- _DESCRIPTION OF THE TASK_: Repeat, exactly and completely, the entries shown underneath.

- _DATA FOR THIS EXERCISE_:
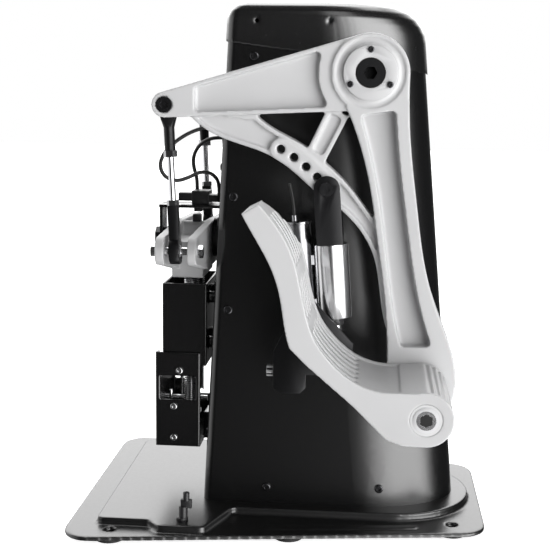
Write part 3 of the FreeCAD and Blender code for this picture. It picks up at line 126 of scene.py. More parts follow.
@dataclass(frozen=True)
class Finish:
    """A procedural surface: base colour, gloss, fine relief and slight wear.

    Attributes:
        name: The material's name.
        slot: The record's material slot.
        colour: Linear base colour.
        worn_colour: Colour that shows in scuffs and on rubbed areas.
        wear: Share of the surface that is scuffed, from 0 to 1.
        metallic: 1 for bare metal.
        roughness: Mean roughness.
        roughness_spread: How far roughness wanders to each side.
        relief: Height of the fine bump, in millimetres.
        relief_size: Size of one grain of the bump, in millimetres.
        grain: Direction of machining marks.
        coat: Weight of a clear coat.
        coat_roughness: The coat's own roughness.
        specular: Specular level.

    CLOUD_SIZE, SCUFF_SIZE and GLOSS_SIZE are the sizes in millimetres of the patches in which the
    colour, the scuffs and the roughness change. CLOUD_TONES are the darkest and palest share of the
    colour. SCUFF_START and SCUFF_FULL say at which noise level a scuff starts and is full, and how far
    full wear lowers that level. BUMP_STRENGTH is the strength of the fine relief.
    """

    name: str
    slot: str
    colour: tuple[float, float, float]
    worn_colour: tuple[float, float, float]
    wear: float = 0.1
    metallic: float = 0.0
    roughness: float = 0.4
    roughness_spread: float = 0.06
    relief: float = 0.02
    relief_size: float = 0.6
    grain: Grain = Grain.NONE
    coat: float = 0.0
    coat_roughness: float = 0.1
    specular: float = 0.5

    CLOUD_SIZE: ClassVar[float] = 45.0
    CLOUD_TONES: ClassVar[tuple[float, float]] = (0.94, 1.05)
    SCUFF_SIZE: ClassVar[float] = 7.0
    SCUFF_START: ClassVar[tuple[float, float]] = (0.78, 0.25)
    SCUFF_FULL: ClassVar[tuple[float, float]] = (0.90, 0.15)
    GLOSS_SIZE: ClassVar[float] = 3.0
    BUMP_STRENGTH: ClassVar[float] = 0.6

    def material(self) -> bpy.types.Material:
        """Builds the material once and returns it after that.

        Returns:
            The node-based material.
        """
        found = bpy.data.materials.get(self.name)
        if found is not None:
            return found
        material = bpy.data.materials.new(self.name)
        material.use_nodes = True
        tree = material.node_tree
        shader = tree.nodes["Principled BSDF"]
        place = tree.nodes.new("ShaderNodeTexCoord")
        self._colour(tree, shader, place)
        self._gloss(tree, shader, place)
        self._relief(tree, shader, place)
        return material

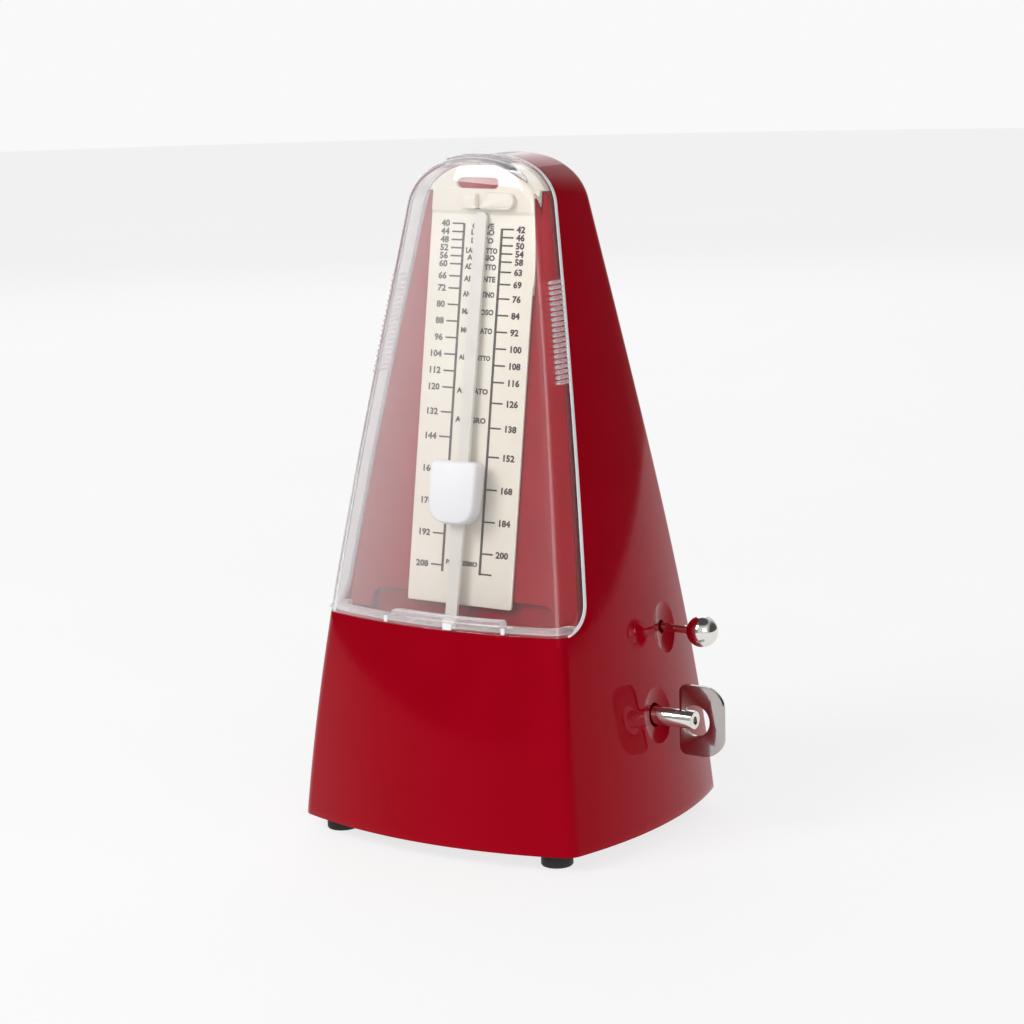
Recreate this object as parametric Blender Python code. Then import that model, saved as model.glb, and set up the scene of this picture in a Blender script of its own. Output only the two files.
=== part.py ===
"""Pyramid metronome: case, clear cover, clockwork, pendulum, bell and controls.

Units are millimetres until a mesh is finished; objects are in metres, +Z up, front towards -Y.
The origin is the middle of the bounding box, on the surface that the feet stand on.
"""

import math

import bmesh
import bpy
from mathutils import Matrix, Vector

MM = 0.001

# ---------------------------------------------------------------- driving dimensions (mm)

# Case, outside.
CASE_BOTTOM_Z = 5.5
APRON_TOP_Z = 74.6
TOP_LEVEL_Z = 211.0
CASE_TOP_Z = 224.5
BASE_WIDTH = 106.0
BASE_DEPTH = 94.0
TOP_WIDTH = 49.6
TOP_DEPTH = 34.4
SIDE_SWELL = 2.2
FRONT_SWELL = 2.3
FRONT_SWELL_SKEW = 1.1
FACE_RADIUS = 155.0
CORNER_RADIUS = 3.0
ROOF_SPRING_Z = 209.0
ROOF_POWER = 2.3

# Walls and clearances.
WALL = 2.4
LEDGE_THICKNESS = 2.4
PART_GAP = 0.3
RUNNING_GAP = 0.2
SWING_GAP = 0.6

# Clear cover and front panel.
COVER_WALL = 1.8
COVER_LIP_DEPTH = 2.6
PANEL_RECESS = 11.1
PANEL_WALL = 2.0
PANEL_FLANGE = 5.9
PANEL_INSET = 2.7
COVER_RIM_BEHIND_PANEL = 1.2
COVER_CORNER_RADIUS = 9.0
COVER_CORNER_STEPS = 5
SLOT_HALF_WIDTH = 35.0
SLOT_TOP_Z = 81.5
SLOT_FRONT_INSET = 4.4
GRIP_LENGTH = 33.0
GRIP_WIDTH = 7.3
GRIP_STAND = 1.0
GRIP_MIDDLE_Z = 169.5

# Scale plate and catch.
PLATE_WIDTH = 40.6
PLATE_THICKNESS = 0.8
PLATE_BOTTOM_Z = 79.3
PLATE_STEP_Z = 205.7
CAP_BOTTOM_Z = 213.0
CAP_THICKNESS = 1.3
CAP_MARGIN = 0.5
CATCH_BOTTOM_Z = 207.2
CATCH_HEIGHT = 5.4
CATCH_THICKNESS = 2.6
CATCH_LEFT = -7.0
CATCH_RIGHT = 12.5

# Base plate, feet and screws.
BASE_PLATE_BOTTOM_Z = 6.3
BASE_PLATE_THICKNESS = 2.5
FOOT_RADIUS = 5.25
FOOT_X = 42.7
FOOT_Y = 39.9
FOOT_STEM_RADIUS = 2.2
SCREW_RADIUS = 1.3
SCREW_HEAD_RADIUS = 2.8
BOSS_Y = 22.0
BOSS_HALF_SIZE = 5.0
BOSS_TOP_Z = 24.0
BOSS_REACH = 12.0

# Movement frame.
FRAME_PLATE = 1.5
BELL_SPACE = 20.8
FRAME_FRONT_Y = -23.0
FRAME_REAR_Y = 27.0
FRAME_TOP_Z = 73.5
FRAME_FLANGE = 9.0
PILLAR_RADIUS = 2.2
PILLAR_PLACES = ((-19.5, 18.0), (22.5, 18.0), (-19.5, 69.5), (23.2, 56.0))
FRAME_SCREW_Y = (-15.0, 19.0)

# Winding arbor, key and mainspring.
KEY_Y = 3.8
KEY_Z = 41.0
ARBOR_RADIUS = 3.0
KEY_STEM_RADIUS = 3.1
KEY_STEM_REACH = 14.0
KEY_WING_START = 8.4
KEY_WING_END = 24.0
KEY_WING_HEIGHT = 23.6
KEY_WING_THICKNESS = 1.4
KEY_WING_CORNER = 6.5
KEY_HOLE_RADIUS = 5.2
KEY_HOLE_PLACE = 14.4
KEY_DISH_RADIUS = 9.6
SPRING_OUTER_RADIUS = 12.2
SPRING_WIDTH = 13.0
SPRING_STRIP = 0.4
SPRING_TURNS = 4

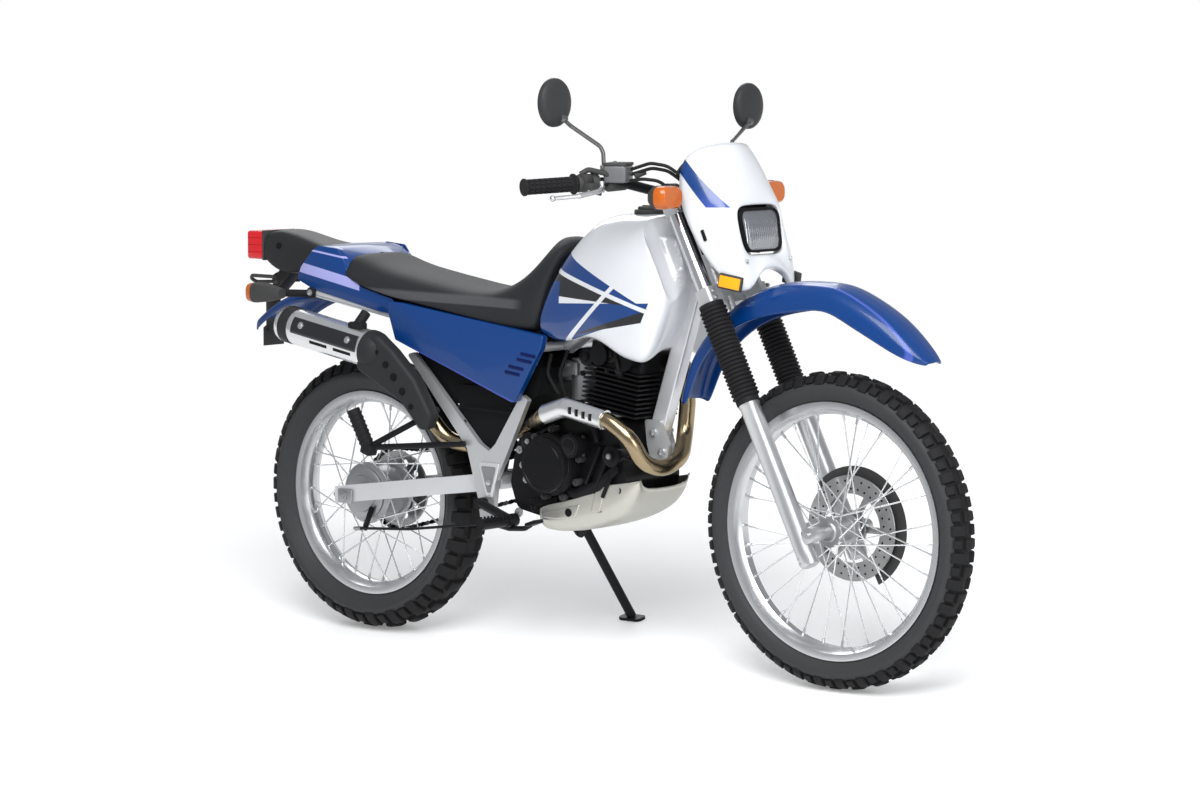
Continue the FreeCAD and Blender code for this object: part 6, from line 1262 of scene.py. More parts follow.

- _EXERCISE SOLUTION_:
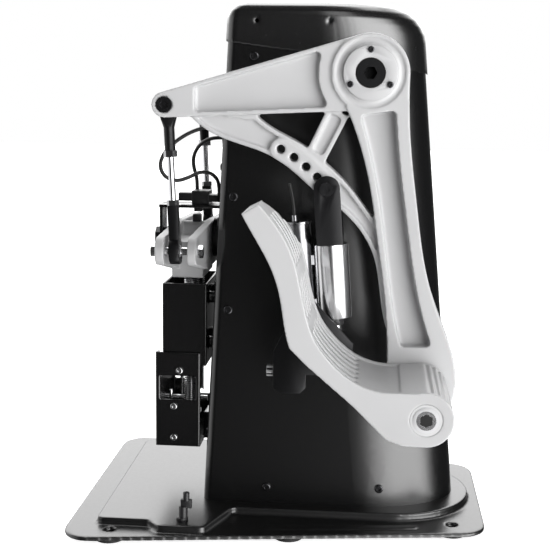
Write part 3 of the FreeCAD and Blender code for this picture. It picks up at line 126 of scene.py. More parts follow.
@dataclass(frozen=True)
class Finish:
    """A procedural surface: base colour, gloss, fine relief and slight wear.

    Attributes:
        name: The material's name.
        slot: The record's material slot.
        colour: Linear base colour.
        worn_colour: Colour that shows in scuffs and on rubbed areas.
        wear: Share of the surface that is scuffed, from 0 to 1.
        metallic: 1 for bare metal.
        roughness: Mean roughness.
        roughness_spread: How far roughness wanders to each side.
        relief: Height of the fine bump, in millimetres.
        relief_size: Size of one grain of the bump, in millimetres.
        grain: Direction of machining marks.
        coat: Weight of a clear coat.
        coat_roughness: The coat's own roughness.
        specular: Specular level.

    CLOUD_SIZE, SCUFF_SIZE and GLOSS_SIZE are the sizes in millimetres of the patches in which the
    colour, the scuffs and the roughness change. CLOUD_TONES are the darkest and palest share of the
    colour. SCUFF_START and SCUFF_FULL say at which noise level a scuff starts and is full, and how far
    full wear lowers that level. BUMP_STRENGTH is the strength of the fine relief.
    """

    name: str
    slot: str
    colour: tuple[float, float, float]
    worn_colour: tuple[float, float, float]
    wear: float = 0.1
    metallic: float = 0.0
    roughness: float = 0.4
    roughness_spread: float = 0.06
    relief: float = 0.02
    relief_size: float = 0.6
    grain: Grain = Grain.NONE
    coat: float = 0.0
    coat_roughness: float = 0.1
    specular: float = 0.5

    CLOUD_SIZE: ClassVar[float] = 45.0
    CLOUD_TONES: ClassVar[tuple[float, float]] = (0.94, 1.05)
    SCUFF_SIZE: ClassVar[float] = 7.0
    SCUFF_START: ClassVar[tuple[float, float]] = (0.78, 0.25)
    SCUFF_FULL: ClassVar[tuple[float, float]] = (0.90, 0.15)
    GLOSS_SIZE: ClassVar[float] = 3.0
    BUMP_STRENGTH: ClassVar[float] = 0.6

    def material(self) -> bpy.types.Material:
        """Builds the material once and returns it after that.

        Returns:
            The node-based material.
        """
        found = bpy.data.materials.get(self.name)
        if found is not None:
            return found
        material = bpy.data.materials.new(self.name)
        material.use_nodes = True
        tree = material.node_tree
        shader = tree.nodes["Principled BSDF"]
        place = tree.nodes.new("ShaderNodeTexCoord")
        self._colour(tree, shader, place)
        self._gloss(tree, shader, place)
        self._relief(tree, shader, place)
        return material

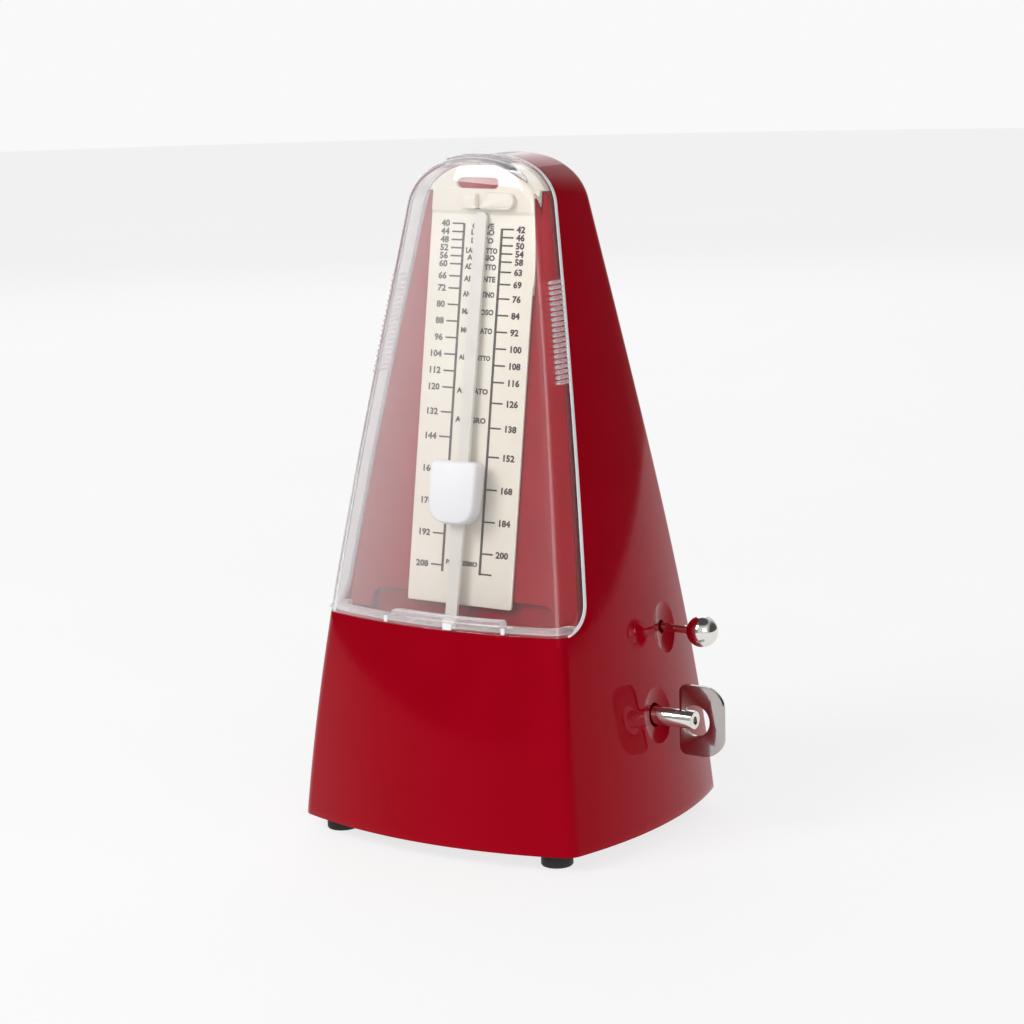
Recreate this object as parametric Blender Python code. Then import that model, saved as model.glb, and set up the scene of this picture in a Blender script of its own. Output only the two files.
=== part.py ===
"""Pyramid metronome: case, clear cover, clockwork, pendulum, bell and controls.

Units are millimetres until a mesh is finished; objects are in metres, +Z up, front towards -Y.
The origin is the middle of the bounding box, on the surface that the feet stand on.
"""

import math

import bmesh
import bpy
from mathutils import Matrix, Vector

MM = 0.001

# ---------------------------------------------------------------- driving dimensions (mm)

# Case, outside.
CASE_BOTTOM_Z = 5.5
APRON_TOP_Z = 74.6
TOP_LEVEL_Z = 211.0
CASE_TOP_Z = 224.5
BASE_WIDTH = 106.0
BASE_DEPTH = 94.0
TOP_WIDTH = 49.6
TOP_DEPTH = 34.4
SIDE_SWELL = 2.2
FRONT_SWELL = 2.3
FRONT_SWELL_SKEW = 1.1
FACE_RADIUS = 155.0
CORNER_RADIUS = 3.0
ROOF_SPRING_Z = 209.0
ROOF_POWER = 2.3

# Walls and clearances.
WALL = 2.4
LEDGE_THICKNESS = 2.4
PART_GAP = 0.3
RUNNING_GAP = 0.2
SWING_GAP = 0.6

# Clear cover and front panel.
COVER_WALL = 1.8
COVER_LIP_DEPTH = 2.6
PANEL_RECESS = 11.1
PANEL_WALL = 2.0
PANEL_FLANGE = 5.9
PANEL_INSET = 2.7
COVER_RIM_BEHIND_PANEL = 1.2
COVER_CORNER_RADIUS = 9.0
COVER_CORNER_STEPS = 5
SLOT_HALF_WIDTH = 35.0
SLOT_TOP_Z = 81.5
SLOT_FRONT_INSET = 4.4
GRIP_LENGTH = 33.0
GRIP_WIDTH = 7.3
GRIP_STAND = 1.0
GRIP_MIDDLE_Z = 169.5

# Scale plate and catch.
PLATE_WIDTH = 40.6
PLATE_THICKNESS = 0.8
PLATE_BOTTOM_Z = 79.3
PLATE_STEP_Z = 205.7
CAP_BOTTOM_Z = 213.0
CAP_THICKNESS = 1.3
CAP_MARGIN = 0.5
CATCH_BOTTOM_Z = 207.2
CATCH_HEIGHT = 5.4
CATCH_THICKNESS = 2.6
CATCH_LEFT = -7.0
CATCH_RIGHT = 12.5

# Base plate, feet and screws.
BASE_PLATE_BOTTOM_Z = 6.3
BASE_PLATE_THICKNESS = 2.5
FOOT_RADIUS = 5.25
FOOT_X = 42.7
FOOT_Y = 39.9
FOOT_STEM_RADIUS = 2.2
SCREW_RADIUS = 1.3
SCREW_HEAD_RADIUS = 2.8
BOSS_Y = 22.0
BOSS_HALF_SIZE = 5.0
BOSS_TOP_Z = 24.0
BOSS_REACH = 12.0

# Movement frame.
FRAME_PLATE = 1.5
BELL_SPACE = 20.8
FRAME_FRONT_Y = -23.0
FRAME_REAR_Y = 27.0
FRAME_TOP_Z = 73.5
FRAME_FLANGE = 9.0
PILLAR_RADIUS = 2.2
PILLAR_PLACES = ((-19.5, 18.0), (22.5, 18.0), (-19.5, 69.5), (23.2, 56.0))
FRAME_SCREW_Y = (-15.0, 19.0)

# Winding arbor, key and mainspring.
KEY_Y = 3.8
KEY_Z = 41.0
ARBOR_RADIUS = 3.0
KEY_STEM_RADIUS = 3.1
KEY_STEM_REACH = 14.0
KEY_WING_START = 8.4
KEY_WING_END = 24.0
KEY_WING_HEIGHT = 23.6
KEY_WING_THICKNESS = 1.4
KEY_WING_CORNER = 6.5
KEY_HOLE_RADIUS = 5.2
KEY_HOLE_PLACE = 14.4
KEY_DISH_RADIUS = 9.6
SPRING_OUTER_RADIUS = 12.2
SPRING_WIDTH = 13.0
SPRING_STRIP = 0.4
SPRING_TURNS = 4

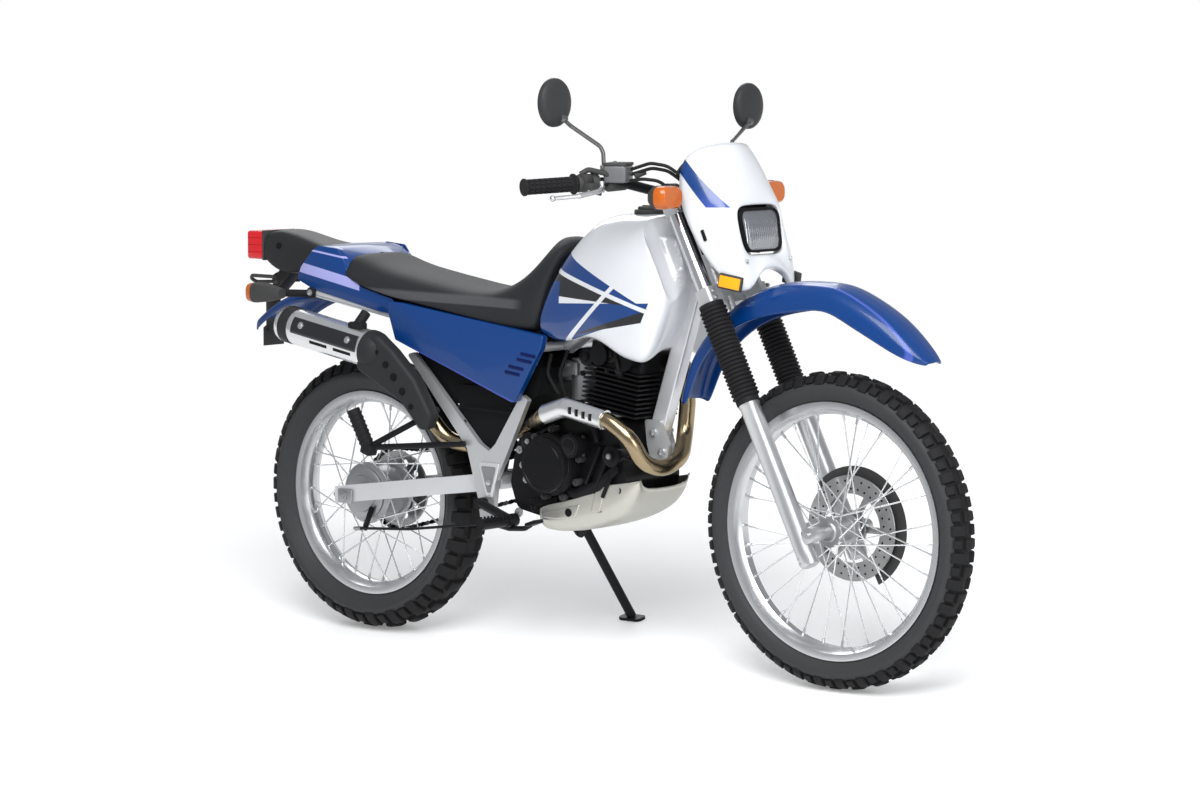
Continue the FreeCAD and Blender code for this object: part 6, from line 1262 of scene.py. More parts follow.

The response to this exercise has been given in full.